» Exercise material
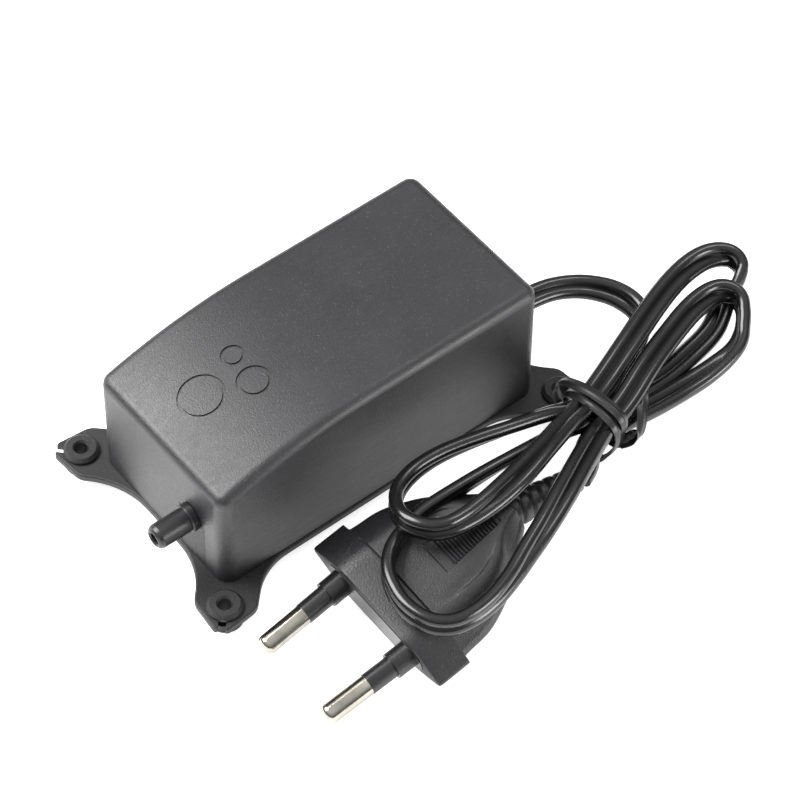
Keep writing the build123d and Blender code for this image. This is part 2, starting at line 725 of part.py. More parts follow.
save("intake_flap", block(chamber_floor - 0.5, chamber_floor, -16.4, -12.2, head_z - 1.8, head_z + 1.8))
save("intake_filter", block(6.5, 13.0, -17.0, -11.0, base_top, head_z - head_half_z))

save("swing_arm", make_arm())
save("arm_bush", make_bush())
save("arm_pin", rod(pin_radius, (0, pivot_y, 5.0), (0, 0, 1), 19.0))
magnet = block(-magnet_half_width, magnet_half_width, tee_y1, magnet_y1, 10.4, 21.6)
save("arm_magnet", magnet)
save("core_laminations", make_core())
bobbin, winding, tape = make_coil()
save("coil_bobbin", bobbin)
save("coil_winding", winding)
save("coil_tape", tape)
core_screws = []
for side in (-1, 1):
    place = (side * core_screw_x, core_screw_y)
    screw = rod(1.0, (*place, 5.0), (0, 0, 1), core_z1 - 5.0) + rod(1.9, (*place, core_z1), (0, 0, 1), 1.4)
    core_screws.append(screw)
save("core_screws", Compound(core_screws))
lead_left, lead_right = make_leads()
save("lead_wire_left", lead_left)
save("lead_wire_right", lead_right)

inner_length = cord_route[0][1] - cord_inner_end
inner_cord = rod(cord_radius, (gland_x, cord_inner_end, gland_z), (0, 1, 0), inner_length)
save("power_cord", inner_cord + tube(cord_route, cord_radius, "power_cord"))
save("cord_tail", tube(tail_route, cord_radius, "cord_tail"))
save("cord_hank", make_hank())
save("cord_tie", make_tie())
plug_body = make_plug()
pin_left, sleeve_left = plug_pin(-1)
pin_right, sleeve_right = plug_pin(1)
bridge_plane = Plane(origin=(0, 6.0, 0), x_dir=(1, 0, 0), z_dir=(0, -1, 0))
bridge = plug_frame * extrude(bridge_plane * RectangleRounded(26.4, 6.4, 3.1), 6.15)
for cut in (pin_left, pin_right, sleeve_left, sleeve_right):
    bridge = bridge - cut
for cut in (bridge, pin_left, pin_right, sleeve_left, sleeve_right):
    plug_body = plug_body - cut
save("plug_body", plug_body)
save("plug_bridge", bridge)
save("plug_pin_left", pin_left)
save("plug_pin_right", pin_right)
save("plug_sleeve_left", sleeve_left)
save("plug_sleeve_right", sleeve_right)
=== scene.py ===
import math

import bpy
import numpy as np
from mathutils import Matrix, Vector


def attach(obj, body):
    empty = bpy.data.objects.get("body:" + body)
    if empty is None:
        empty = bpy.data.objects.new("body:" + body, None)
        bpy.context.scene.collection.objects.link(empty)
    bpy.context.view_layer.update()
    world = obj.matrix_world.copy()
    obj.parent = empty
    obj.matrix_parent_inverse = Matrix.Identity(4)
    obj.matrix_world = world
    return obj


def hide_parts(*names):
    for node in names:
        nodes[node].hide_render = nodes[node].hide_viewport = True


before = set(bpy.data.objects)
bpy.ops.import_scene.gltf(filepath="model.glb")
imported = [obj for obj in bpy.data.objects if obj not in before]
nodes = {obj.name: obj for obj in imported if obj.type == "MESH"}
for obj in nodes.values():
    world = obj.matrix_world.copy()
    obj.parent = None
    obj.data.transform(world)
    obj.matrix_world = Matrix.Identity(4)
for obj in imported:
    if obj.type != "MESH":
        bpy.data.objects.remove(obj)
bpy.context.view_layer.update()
mm = 0.001


# small tools for meshes and nodes

def gridObject(name, grid, along=None, sharpDegrees=35.0):
    # A closed skin over grid[row, column]: columns run round a ring, rows run from ring to ring.
    # Each four neighbours make a quad, the last column joins the first, and one face closes each end
    # ring. The signed volume, a sum of triple products, says whether the faces have to be turned round.
    # With along, a length for each row, the skin gets a UV map of length along and length round.
    rows, columns = grid.shape[:2]
    row, column = np.meshgrid(np.arange(rows - 1), np.arange(columns), indexing="ij")
    cornerRow = np.stack([row, row, row + 1, row + 1], axis=-1).reshape(-1, 4)
    cornerColumn = np.stack([column, column + 1, column + 1, column], axis=-1).reshape(-1, 4)
    quads = cornerRow * columns + cornerColumn % columns
    flat = grid.reshape(-1, 3)
    a, b, c, d = (flat[quads[:, k]] for k in range(4))
    volume = (a * np.cross(b, c)).sum() + (a * np.cross(c, d)).sum()
    order = slice(None) if volume > 0 else slice(None, None, -1)
    first = np.arange(columns)[::-1][order]
    last = (np.arange(columns) + (rows - 1) * columns)[order]
    mesh = bpy.data.meshes.new(name)
    faces = quads[:, order].tolist() + [first.tolist(), last.tolist()]
    mesh.from_pydata(flat.tolist(), [], faces)
    if along is not None:
        steps = np.linalg.norm(np.diff(grid[0], axis=0, append=grid[0][:1]), axis=1)
        around = np.concatenate([[0.0], np.cumsum(steps)])
        rowOf = np.concatenate([cornerRow[:, order].ravel(), first // columns, last // columns])
        columnOf = np.concatenate([cornerColumn[:, order].ravel(), first % columns, last % columns])
        places = np.stack([along[rowOf], around[columnOf]], axis=-1)
        layer = mesh.uv_layers.new(name="surface")
        layer.data.foreach_set("uv", places.astype(np.float32).ravel())
    mesh.shade_smooth()  # edges sharper than sharpDegrees stay crisp
    mesh.set_sharp_from_angle(angle=math.radians(sharpDegrees))
    piece = bpy.data.objects.new(name, mesh)
    bpy.context.scene.collection.objects.link(piece)
    return piece


def joinedObject(name, parts):
    # One piece from several closed skins.
    with bpy.context.temp_override(active_object=parts[0], selected_editable_objects=parts):
        bpy.ops.object.join()
    parts[0].name = name
    return parts[0]


def linear(hexColour):
    # sRGB hex to linear: ((c + 0.055) / 1.055) ** 2.4 for each channel, or c / 12.92 where it is dark.
    channels = np.array([int(hexColour[k:k + 2], 16) for k in (1, 3, 5)]) / 255
    bent = np.where(channels <= 0.04045, channels / 12.92, ((channels + 0.055) / 1.055) ** 2.4)
    return (*bent.tolist(), 1.0)


def addNode(tree, kind, values=None, links=None, **settings):
    # One node, with its socket values, what is linked into it, and its own settings.
    node = tree.nodes.new(kind)
    for key, value in settings.items():
        setattr(node, key, value)
    for key, value in (values or {}).items():
        node.inputs[key].default_value = value
    for key, source in (links or {}).items():
        tree.links.new(source, node.inputs[key])
    return node


# camera

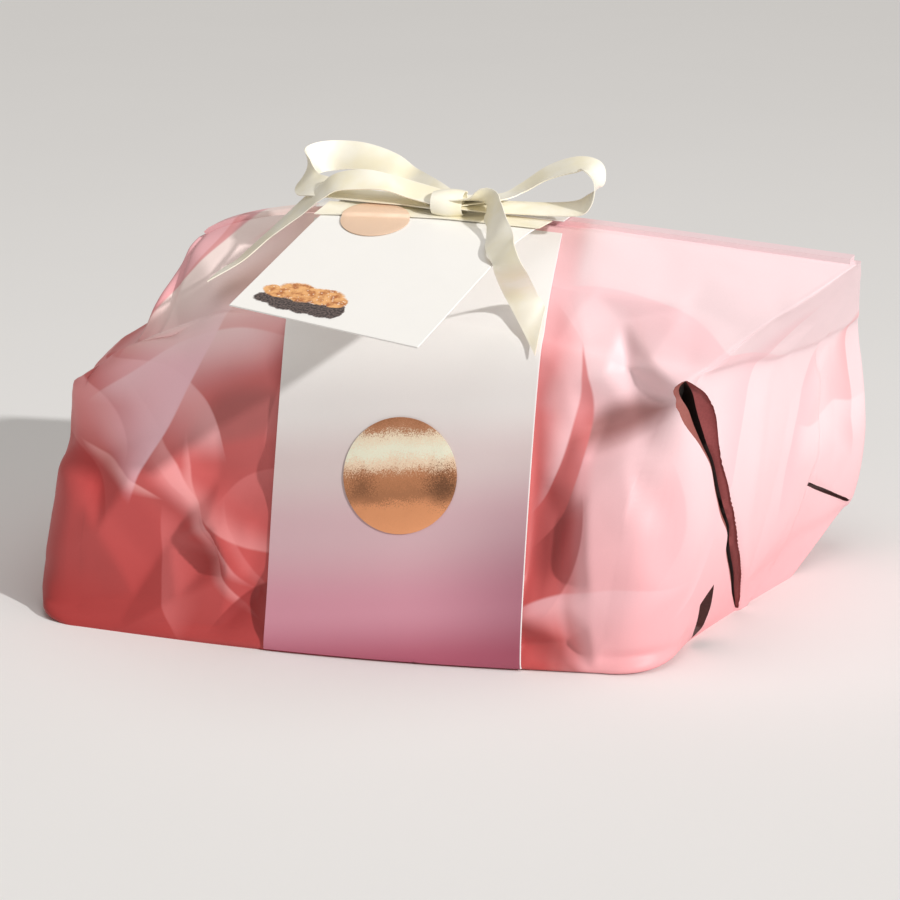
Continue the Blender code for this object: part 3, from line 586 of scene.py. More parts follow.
# Folded ends: how the flap lies over each end and where the paper gapes along its front edge.
# Flap and hem outlines are depth and height pairs, the slits' lips are places on the right end's paper.
endFolds = dict(
    flapFront=((-0.0985, 0.150), (-0.0978, 0.1461), (-0.0914, 0.1417), (-0.0805, 0.1314), (-0.0769, 0.1203),
               (-0.0754, 0.1096), (-0.0707, 0.1006), (-0.0626, 0.0854), (-0.0501, 0.0661), (-0.0347, 0.0427),
               (-0.0239, 0.0284), (-0.0104, 0.0100), (-0.004, 0.0)),
    flapBack=((-0.004, 0.176), (0.030, 0.138), (0.046, 0.115), (0.049, 0.072), (0.043, 0.062), (0.030, 0.018),
              (0.004, 0.0)),
    flapStep=0.0018, flapTop=0.182, hemStep=0.0012, hemTop=0.13, hem=((0.0426, 0.0615), (0.104, 0.031)),
    slitFront=((0.1690, -0.0996, 0.1477), (0.1643, -0.1008, 0.1461), (0.1610, -0.1024, 0.1420),
               (0.1638, -0.1031, 0.1361), (0.1698, -0.1010, 0.1246), (0.1753, -0.0914, 0.1123),
               (0.1782, -0.0813, 0.1007), (0.1794, -0.0764, 0.0865), (0.1805, -0.0663, 0.0692),
               (0.1815, -0.0530, 0.0561), (0.1806, -0.0537, 0.0482), (0.1805, -0.0407, 0.0334),
               (0.1784, -0.0241, 0.0158), (0.1763, -0.0083, 0.0024)),
    slitBack=((0.1700, -0.0992, 0.1477), (0.1736, -0.0978, 0.1461), (0.1759, -0.0914, 0.1417),
              (0.1785, -0.0805, 0.1314), (0.1792, -0.0769, 0.1203), (0.1796, -0.0754, 0.1096),
              (0.1807, -0.0707, 0.1006), (0.1823, -0.0626, 0.0854), (0.1832, -0.0501, 0.0661),
              (0.1828, -0.0347, 0.0427), (0.1820, -0.0239, 0.0284), (0.1783, -0.0104, 0.0100),
              (0.1770, -0.0060, 0.0020)),
    lowSlitFront=((0.1771, -0.0618, 0.0317), (0.1741, -0.0786, 0.0261), (0.1711, -0.0759, 0.0115),
                  (0.1690, -0.0700, 0.0010)),
    lowSlitBack=((0.1771, -0.0612, 0.0317), (0.1754, -0.0570, 0.0179), (0.1706, -0.0560, 0.0054),
                 (0.1690, -0.0600, 0.0010)),
    hemFront=((0.198, 0.0400, 0.0600), (0.1995, 0.0460, 0.0590), (0.2052, 0.0646, 0.0510), (0.2123, 0.1002, 0.0350),
              (0.215, 0.1060, 0.0310)),
    hemBack=((0.198, 0.0400, 0.0592), (0.1995, 0.0460, 0.0565), (0.2052, 0.0646, 0.0478), (0.2123, 0.1002, 0.0325),
             (0.215, 0.1060, 0.0300)),
    leftSlitFront=((-0.083, 0.114), (-0.080, 0.100), (-0.073, 0.078), (-0.060, 0.052), (-0.041, 0.026),
                   (-0.022, 0.003)),
    leftSlitBack=((-0.082, 0.114), (-0.074, 0.100), (-0.066, 0.078), (-0.053, 0.052), (-0.036, 0.026), (-0.021, 0.003)),
    leftHemFront=((0.030, 0.0640), (0.050, 0.0580), (0.070, 0.0475), (0.092, 0.0350)),
    leftHemBack=((0.030, 0.0632), (0.050, 0.0556), (0.070, 0.0448), (0.092, 0.0340)))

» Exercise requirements
Return nothing but the lines running from the line with "inner_length = cord_route[0][1]" through the line with "bpy.data.objects.remove(obj)", exactly as they appear.

» Complete output
inner_length = cord_route[0][1] - cord_inner_end
inner_cord = rod(cord_radius, (gland_x, cord_inner_end, gland_z), (0, 1, 0), inner_length)
save("power_cord", inner_cord + tube(cord_route, cord_radius, "power_cord"))
save("cord_tail", tube(tail_route, cord_radius, "cord_tail"))
save("cord_hank", make_hank())
save("cord_tie", make_tie())
plug_body = make_plug()
pin_left, sleeve_left = plug_pin(-1)
pin_right, sleeve_right = plug_pin(1)
bridge_plane = Plane(origin=(0, 6.0, 0), x_dir=(1, 0, 0), z_dir=(0, -1, 0))
bridge = plug_frame * extrude(bridge_plane * RectangleRounded(26.4, 6.4, 3.1), 6.15)
for cut in (pin_left, pin_right, sleeve_left, sleeve_right):
    bridge = bridge - cut
for cut in (bridge, pin_left, pin_right, sleeve_left, sleeve_right):
    plug_body = plug_body - cut
save("plug_body", plug_body)
save("plug_bridge", bridge)
save("plug_pin_left", pin_left)
save("plug_pin_right", pin_right)
save("plug_sleeve_left", sleeve_left)
save("plug_sleeve_right", sleeve_right)
=== scene.py ===
import math

import bpy
import numpy as np
from mathutils import Matrix, Vector


def attach(obj, body):
    empty = bpy.data.objects.get("body:" + body)
    if empty is None:
        empty = bpy.data.objects.new("body:" + body, None)
        bpy.context.scene.collection.objects.link(empty)
    bpy.context.view_layer.update()
    world = obj.matrix_world.copy()
    obj.parent = empty
    obj.matrix_parent_inverse = Matrix.Identity(4)
    obj.matrix_world = world
    return obj


def hide_parts(*names):
    for node in names:
        nodes[node].hide_render = nodes[node].hide_viewport = True


before = set(bpy.data.objects)
bpy.ops.import_scene.gltf(filepath="model.glb")
imported = [obj for obj in bpy.data.objects if obj not in before]
nodes = {obj.name: obj for obj in imported if obj.type == "MESH"}
for obj in nodes.values():
    world = obj.matrix_world.copy()
    obj.parent = None
    obj.data.transform(world)
    obj.matrix_world = Matrix.Identity(4)
for obj in imported:
    if obj.type != "MESH":
        bpy.data.objects.remove(obj)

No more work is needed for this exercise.